When it comes to the innovative efforts in the district and allowing students to demonstrate passions, what’s top of mind right now?
MOODY: It all kind of plays together. We are in the middle of asking for a technology refresh, so we have to have this conversation with our community all over again: Why did we believe digital technology was an important tool for our students? Why did we choose the tools we chose? What were we hoping to accomplish? How does this accelerate their learning in any way?
One of the things we are working very hard on is a new digital portfolio for our students. When we talk about passion, where they can record in their portfolio who they are, what makes them a special learner, how do they learn best, what are their learning styles, what are the things they’re passionate about, and what are some evidences of their work that will ultimately build over time.
Upon graduation, we would be able to give those students going on to colleges and universities a different kind of transcript that really defines them as a learner. We know in talking with colleges and universities, for example, they’d much rather have a student who actually created a solar farm and took three AP science classes but maybe made a C in English than somebody who’s at the top of their class and went on a mission trip but never did anything in the science field and don’t really have any evidence of work or passion. They know student A is going to far outperform student B, but they don’t have a way to measure and judge that yet. One of our projects is to work on that, to think about what kind of transcripts [we’re providing].

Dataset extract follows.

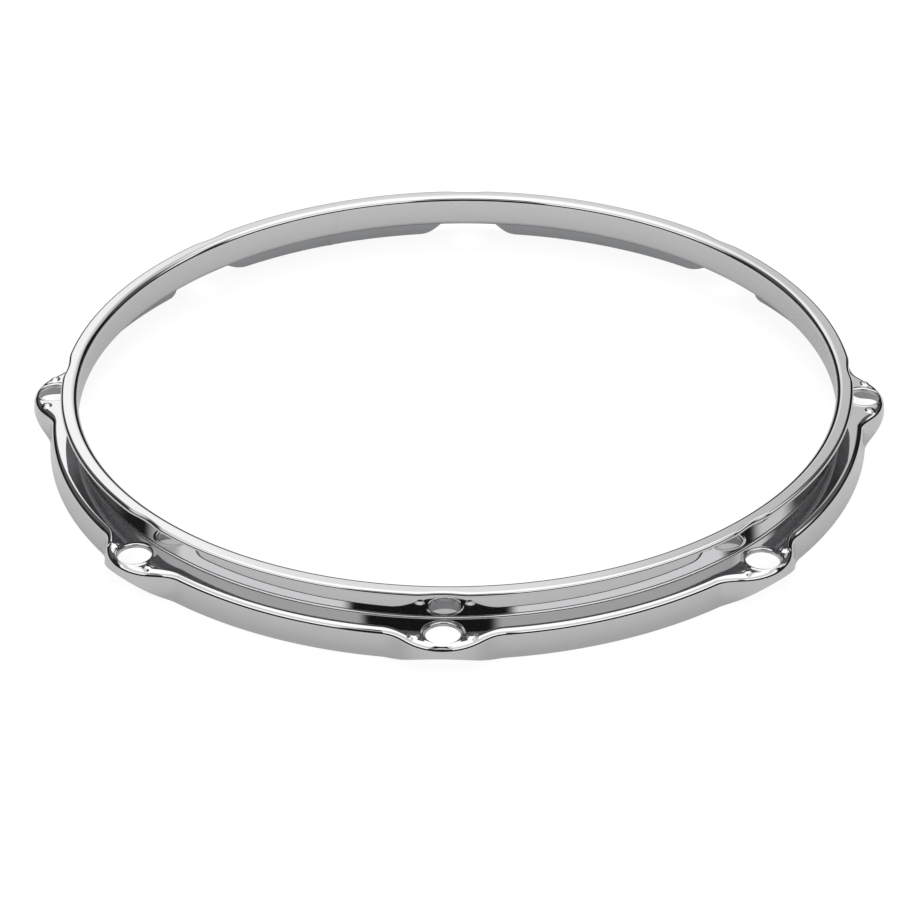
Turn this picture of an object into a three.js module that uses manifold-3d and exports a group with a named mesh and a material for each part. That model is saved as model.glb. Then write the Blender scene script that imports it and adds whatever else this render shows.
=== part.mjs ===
// A pressed steel drum hoop with three flanges and eight tension-rod ears, in millimetres, +Z up.
// The hoop is one rolled strip, closed by one butt weld and then pressed. It is built here region by
// region: an ear at each rod hole, a plain span between two ears, and, in one span, the two strip ends
// with the weld between them. Neighbouring regions meet face to face on radial planes.
// The origin is on the hoop's axis, level with the bottom edge of its skirt.
import * as THREE from "three";
import { mergeVertices } from "three/addons/utils/BufferGeometryUtils.js";
import Module from "manifold-3d";

const wasm = await Module();
wasm.setup();

// The strip and its cross-section
const wallInnerRadius = 180; // at its narrowest, clears the shell of a 14 inch drum and its head
const sheet = 2; // thickness of the steel
const bendInside = 1.2; // inside radius of each pressed bend
const flangeReach = 6.2; // the top flange, outwards from the wall
const lipRound = 1.5; // the flange's free edge is curled over
const lipUnderRound = 0.2;
const rimRise = 15.6; // from the ledge up to the top of the rim
const ledgeReach = 12.4; // from the wall's foot out to the face of the skirt, at its bottom edge
const skirtHeight = 13; // from the ledge down to the skirt's bottom edge
const wallLean = THREE.MathUtils.degToRad(4.5); // the wall and the skirt spread outwards as they go down
const skirtLean = THREE.MathUtils.degToRad(8);

// The ears
const earCount = 8;
const holeRadius = 7.5;
const holeRound = 0.9; // rolled edge round the top of a rod hole
const innerLand = 1.7; // flat metal between the wall's bend and the hole's rolled edge
const outerLand = 3.2; // from the hole's rolled edge to the face of the ear, at its bottom edge
const noseRadius = 27; // the ear's convex front, in plan
const flankRadius = 12; // the concave sides that lead from the skirt to the front
const trimShare = 0.7; // how much of the straight skirt is drawn up into the ear's front
const trimPower = 1.3; // how steeply the edge's rise follows the draw of the ear
const nubRadius = 3.1; // the two pressed pips beside each hole
const nubHeight = 0.9;
const nubSpacing = 24.6;
const nubOffset = 2.7; // outwards from the circle of rod holes
const nubRoot = 0.6; // depth of a pip's widest level below the ledge
const scallopDepth = 1.1; // the shallow notch in the top flange over each hole
const scallopWidth = 24;

// The weld
const weldWidth = 2.4;
const weldBead = 0.3; // what is left of the bead on the hidden side

// How finely curves are divided
const bendDivisions = 2;
const spanSteps = 6;
const noseSteps = 3;
const flankSteps = 3;
const holeSegments = 24;
const nubSegments = 10;
const nubRings = 6;
const scallopSegments = 96;

const cutOverrun = 1; // how far a cutter runs past the metal

// Derived radii and levels of the section
const bendOutside = bendInside + sheet;
const ledgeTop = skirtHeight;
const ledgeUnder = ledgeTop - sheet;
const rimTop = ledgeTop + rimRise;
const flangeUnder = rimTop - sheet;
const slantedSheet = sheet / Math.cos(wallLean); // the wall's thickness, measured level
const wallFootRadius = wallInside(ledgeTop) + slantedSheet;
const flangeRadius = wallInside(flangeUnder) + slantedSheet + flangeReach;
const skirtRadius = wallFootRadius + ledgeReach;
const leanIn = Math.tan(skirtLean); // how far the skirt comes in for each length up
const bendHeight = ledgeTop - bendOutside;
const bendCentre = skirtRadius - (bendOutside + bendHeight * Math.sin(skirtLean)) / Math.cos(skirtLean);
const straightSkirt = bendHeight + bendOutside * Math.sin(skirtLean);

// Derived places on an ear
const holeEdgeRadius = holeRadius + holeRound;
const rodCircleRadius = wallFootRadius + bendInside + innerLand + holeEdgeRadius;
const earRadius = rodCircleRadius + holeEdgeRadius + outerLand;
const earBulge = earRadius - skirtRadius;
const noseCentre = earRadius - noseRadius;
const flankCentre = skirtRadius + flankRadius;
const centreGap = noseRadius + flankRadius;
const earHalfAngle = Math.acos(
  (noseCentre ** 2 + flankCentre ** 2 - centreGap ** 2) / (2 * noseCentre * flankCentre),
);
const noseSweep = Math.atan2(
  flankCentre * Math.sin(earHalfAngle),
  flankCentre * Math.cos(earHalfAngle) - noseCentre,
);
const earPitch = (2 * Math.PI) / earCount;
const spanHalfAngle = earPitch / 2 - earHalfAngle;
const weldHalfAngle = weldWidth / 2 / wallInnerRadius;

const chrome = new THREE.MeshStandardMaterial({ color: 0xd9dcde, roughness: 0.08, metalness: 1 });
const weldChrome = new THREE.MeshStandardMaterial({ color: 0xcdd0d2, roughness: 0.2, metalness: 1 });

// The radius of the wall's inside face at a height. The rim's bend is tangent to it.
function wallInside(height) {
  const bendLevel = rimTop - bendOutside;
  const atBend = wallInnerRadius + bendOutside * (1 - 1 / Math.cos(wallLean));
  return atBend + (bendLevel - height) * Math.tan(wallLean);
}

// The cross-section, with x as the radius and y as the height. A bead thickens its hidden side.
function sectionShape(bead) {
  const turned = Math.PI + wallLean;
  const under = ledgeUnder - bead;
  const footBend = wallInside(under + bendOutside) + bendOutside / Math.cos(wallLean);
  const neck = wallInside(flangeUnder) + slantedSheet;
  const footAbove = wallInside(ledgeTop + bendInside) + slantedSheet;
  const neckBelow = wallInside(flangeUnder - bendInside) + slantedSheet;
  const edgeInner = skirtRadius - (sheet + bead) / Math.cos(skirtLean);
  const cornerInner = edgeInner - under * leanIn;
  const bendInner = cornerInner + bendInside * Math.sin(skirtLean);
  const shape = new THREE.Shape();
  shape.moveTo(skirtRadius, 0);
  shape.lineTo(skirtRadius - straightSkirt * leanIn, straightSkirt);
  shape.absarc(bendCentre, bendHeight, bendOutside, skirtLean, Math.PI / 2, false);
  shape.lineTo(wallFootRadius + bendInside, ledgeTop);
  shape.quadraticCurveTo(wallFootRadius, ledgeTop, footAbove, ledgeTop + bendInside);
  shape.lineTo(neckBelow, flangeUnder - bendInside);
  shape.quadraticCurveTo(neck, flangeUnder, neck + bendInside, flangeUnder);
  shape.lineTo(flangeRadius - lipUnderRound, flangeUnder);
  shape.quadraticCurveTo(flangeRadius, flangeUnder, flangeRadius, flangeUnder + lipUnderRound);
  shape.lineTo(flangeRadius, rimTop - lipRound);
  shape.quadraticCurveTo(flangeRadius, rimTop, flangeRadius - lipRound, rimTop);
  shape.lineTo(wallInnerRadius + bendOutside, rimTop);
  shape.absarc(wallInnerRadius + bendOutside, rimTop - bendOutside, bendOutside, Math.PI / 2, turned, false);
  shape.absarc(footBend, under + bendOutside, bendOutside, turned, 1.5 * Math.PI, false);
  shape.lineTo(cornerInner - bendInside, under);
  shape.quadraticCurveTo(cornerInner, under, bendInner, under - bendInside * Math.cos(skirtLean));
  shape.lineTo(edgeInner, 0);
  shape.closePath();
  return shape;
}

// A station is one place along the hoop: where the skirt's bottom edge is in plan, and which way it faces.
function station(x, y, facing) {
  return { x, y, facing, bearing: Math.atan2(y, x), bulge: Math.hypot(x, y) - skirtRadius };
}

function circleStations(from, to, steps) {
  return Array.from({ length: steps + 1 }, (_, i) => {
    const bearing = to + ((from - to) * i) / steps;
    return station(skirtRadius * Math.cos(bearing), skirtRadius * Math.sin(bearing), bearing);
  });
}

// An ear's outline in plan, about the +X axis: a convex nose between two concave flanks.
function earStations() {
  const half = [];
  for (let i = 1; i <= noseSteps; i += 1) {
    const facing = (noseSweep * i) / noseSteps;
    half.push(
      station(noseCentre + noseRadius * Math.cos(facing), noseRadius * Math.sin(facing), facing),
    );
  }
  for (let i = 1; i <= flankSteps; i += 1) {
    const facing = noseSweep + ((earHalfAngle - noseSweep) * i) / flankSteps;
    half.push(
      station(
        flankCentre * Math.cos(earHalfAngle) - flankRadius * Math.cos(facing),
        flankCentre * Math.sin(earHalfAngle) - flankRadius * Math.sin(facing),
        facing,
      ),
    );
  }
  const mirrored = half.map((s) => station(s.x, -s.y, -s.facing));
  return [...half.reverse(), station(earRadius, 0, 0), ...mirrored];
}

// Sweeps the section along stations, which run clockwise seen from above. Metal outboard of the ledge's
// middle follows the outline of the skirt, and the skirt's bottom edge rises where the ear is drawn out.
function sweep(stations, bead = 0) {
  const steps = stations.length - 1;
  const swept = new THREE.ExtrudeGeometry(sectionShape(bead), {
    depth: steps,
    steps,
    curveSegments: bendDivisions,
    bevelEnabled: false,
  });
  const ledgeMiddle = (wallFootRadius + skirtRadius) / 2;
  const place = swept.attributes.position;
  for (let i = 0; i < place.count; i += 1) {
    const radius = place.getX(i);
    const height = place.getY(i);
    const at = stations[Math.round(place.getZ(i))];
    if (height > ledgeTop || radius < ledgeMiddle) {
      place.setXYZ(i, radius * Math.cos(at.bearing), radius * Math.sin(at.bearing), height);
      continue;
    }
    const drawn = Math.max(at.bulge, 0) / earBulge;
    const rise = height > 0 ? 0 : trimShare * straightSkirt * drawn ** trimPower;
    const out = radius - skirtRadius - rise * leanIn;
    place.setXYZ(
      i,
      at.x + out * Math.cos(at.facing),
      at.y + out * Math.sin(at.facing),
      height + rise,
    );
  }
  return swept;
}

function solidOf(geometry) {
  const bare = geometry.clone();
  bare.deleteAttribute("normal");
  bare.deleteAttribute("uv");
  const merged = mergeVertices(bare);
  return new wasm.Manifold(
    new wasm.Mesh({
      numProp: 3,
      vertProperties: merged.attributes.position.array,
      triVerts: new Uint32Array(merged.index.array),
    }),
  );
}

function geometryOf(solid) {
  const mesh = solid.getMesh();
  const geometry = new THREE.BufferGeometry();
  geometry.setAttribute("position", new THREE.BufferAttribute(mesh.vertProperties, 3));
  geometry.setIndex(new THREE.BufferAttribute(mesh.triVerts, 1));
  geometry.computeVertexNormals();
  return geometry;
}

// The cutter for a rod hole: a straight bore that widens at the top into the rolled edge.
function holeCutter() {
  const low = -cutOverrun;
  const high = ledgeTop + cutOverrun;
  const eased = holeRound * (1 - Math.SQRT1_2);
  const profile = [
    new THREE.Vector2(0, low),
    new THREE.Vector2(holeRadius, low),
    new THREE.Vector2(holeRadius, ledgeTop - holeRound),
    new THREE.Vector2(holeRadius + eased, ledgeTop - eased),
    new THREE.Vector2(holeEdgeRadius, ledgeTop),
    new THREE.Vector2(holeEdgeRadius, high),
    new THREE.Vector2(0, high),
  ];
  const cutter = new THREE.LatheGeometry(profile, holeSegments);
  cutter.rotateX(Math.PI / 2);
  cutter.translate(rodCircleRadius, 0, 0);
  return cutter;
}

// The cutter for the scallop: a wide upright cylinder that just bites the flange's lip.
function scallopCutter() {
  const radius = (scallopWidth ** 2 / 4 + scallopDepth ** 2) / (2 * scallopDepth);
  const height = sheet + 2 * cutOverrun;
  const cutter = new THREE.CylinderGeometry(radius, radius, height, scallopSegments);
  cutter.rotateX(Math.PI / 2);
  cutter.translate(flangeRadius - scallopDepth + radius, 0, rimTop - sheet / 2);
  return cutter;
}

// A pip: the top of a flattened ball whose widest level is just inside the ledge.
function nub(side) {
  const semiHeight = nubHeight + nubRoot;
  const widest = nubRadius / Math.sqrt(1 - (nubRoot / semiHeight) ** 2);
  const pip = new THREE.SphereGeometry(1, nubSegments, nubRings);
  pip.rotateX(Math.PI / 2);
  pip.scale(widest, widest, semiHeight);
  pip.translate(rodCircleRadius + nubOffset, (side * nubSpacing) / 2, ledgeTop - nubRoot);
  return pip;
}

function earGeometry() {
  const ear = solidOf(sweep(earStations()))
    .add(solidOf(nub(-1)))
    .add(solidOf(nub(1)))
    .subtract(solidOf(holeCutter()))
    .subtract(solidOf(scallopCutter()));
  return geometryOf(ear);
}

function addMesh(group, name, geometry, material, bearing) {
  const mesh = new THREE.Mesh(geometry, material);
  mesh.name = name;
  mesh.rotation.z = bearing;
  group.add(mesh);
}

const hoop = new THREE.Group();
const ears = new THREE.Group();
const spans = new THREE.Group();
hoop.add(ears, spans);

const ear = earGeometry();
const span = sweep(circleStations(-spanHalfAngle, spanHalfAngle, spanSteps));
const firstStripEnd = sweep(circleStations(-spanHalfAngle, -weldHalfAngle, spanSteps / 2));
const secondStripEnd = sweep(circleStations(weldHalfAngle, spanHalfAngle, spanSteps / 2));
const weld = sweep(circleStations(-weldHalfAngle, weldHalfAngle, 1), weldBead);

// Ear 1 faces -Y, and the others follow anticlockwise seen from above. The weld is in the span after ear 5.
const firstBearing = -Math.PI / 2;
const weldedSpan = 5;
for (let k = 1; k <= earCount; k += 1) {
  const bearing = firstBearing + (k - 1) * earPitch;
  const middle = bearing + earPitch / 2;
  const next = (k % earCount) + 1;
  addMesh(ears, "ear_" + k, ear, chrome, bearing);
  if (k === weldedSpan) {
    addMesh(spans, "strip_end_" + k, firstStripEnd, chrome, middle);
    addMesh(spans, "butt_weld", weld, weldChrome, middle);
    addMesh(spans, "strip_end_" + next, secondStripEnd, chrome, middle);
  } else {
    addMesh(spans, "span_" + k + "_" + next, span, chrome, middle);
  }
}

export default hoop;
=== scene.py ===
import math

import bmesh
import bpy
import numpy as np
from mathutils import Matrix, Vector


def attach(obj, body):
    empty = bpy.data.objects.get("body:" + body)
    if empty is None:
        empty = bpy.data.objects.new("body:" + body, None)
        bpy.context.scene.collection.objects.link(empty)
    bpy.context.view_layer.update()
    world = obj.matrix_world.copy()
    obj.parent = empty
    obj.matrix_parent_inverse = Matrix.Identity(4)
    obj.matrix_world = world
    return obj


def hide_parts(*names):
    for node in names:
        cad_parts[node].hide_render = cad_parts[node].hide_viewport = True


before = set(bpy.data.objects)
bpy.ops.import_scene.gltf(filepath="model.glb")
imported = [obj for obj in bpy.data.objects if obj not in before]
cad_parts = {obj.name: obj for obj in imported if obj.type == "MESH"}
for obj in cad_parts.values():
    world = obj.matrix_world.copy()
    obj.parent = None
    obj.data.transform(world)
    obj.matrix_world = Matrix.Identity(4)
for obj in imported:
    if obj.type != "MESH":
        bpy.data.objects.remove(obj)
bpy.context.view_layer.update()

MM = 0.001

# The strip and its cross-section
SHEET = 2.0
WALL_INNER = 180.0  # the wall's inside radius where it is narrowest, at the rim's bend
BEND_INSIDE = 1.2
FLANGE_REACH = 6.2
LIP_ROUND = 1.7  # the flange's free edge is curled over
LIP_UNDER_ROUND = 0.2
RIM_RISE = 15.6  # from the ledge's top to the rim's top
LEDGE_REACH = 12.4
SKIRT_HEIGHT = 13.0
WALL_LEAN = math.radians(4.5)  # the wall and the skirt spread outwards as they go down
SKIRT_LEAN = math.radians(8)
EDGE_BREAK = 0.3  # the strip's bottom edges are broken by polishing

BEND_OUTSIDE = BEND_INSIDE + SHEET
LEDGE_TOP = SKIRT_HEIGHT
LEDGE_UNDER = LEDGE_TOP - SHEET
RIM_TOP = LEDGE_TOP + RIM_RISE
FLANGE_UNDER = RIM_TOP - SHEET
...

Likewise, a student would be able to present that to an employer or someone who might be interested in investing in the new business that they’re trying to create so they have evidence of this work and their passion. That’s really hard to separate. That would be terribly difficult to do on paper and pencil. It would just require different kinds of tools, plus with many of the areas that our students are passionate about, we don’t have those jobs in our community. So they have to, for example, use the tech to Skype with somebody somewhere else to be able to learn.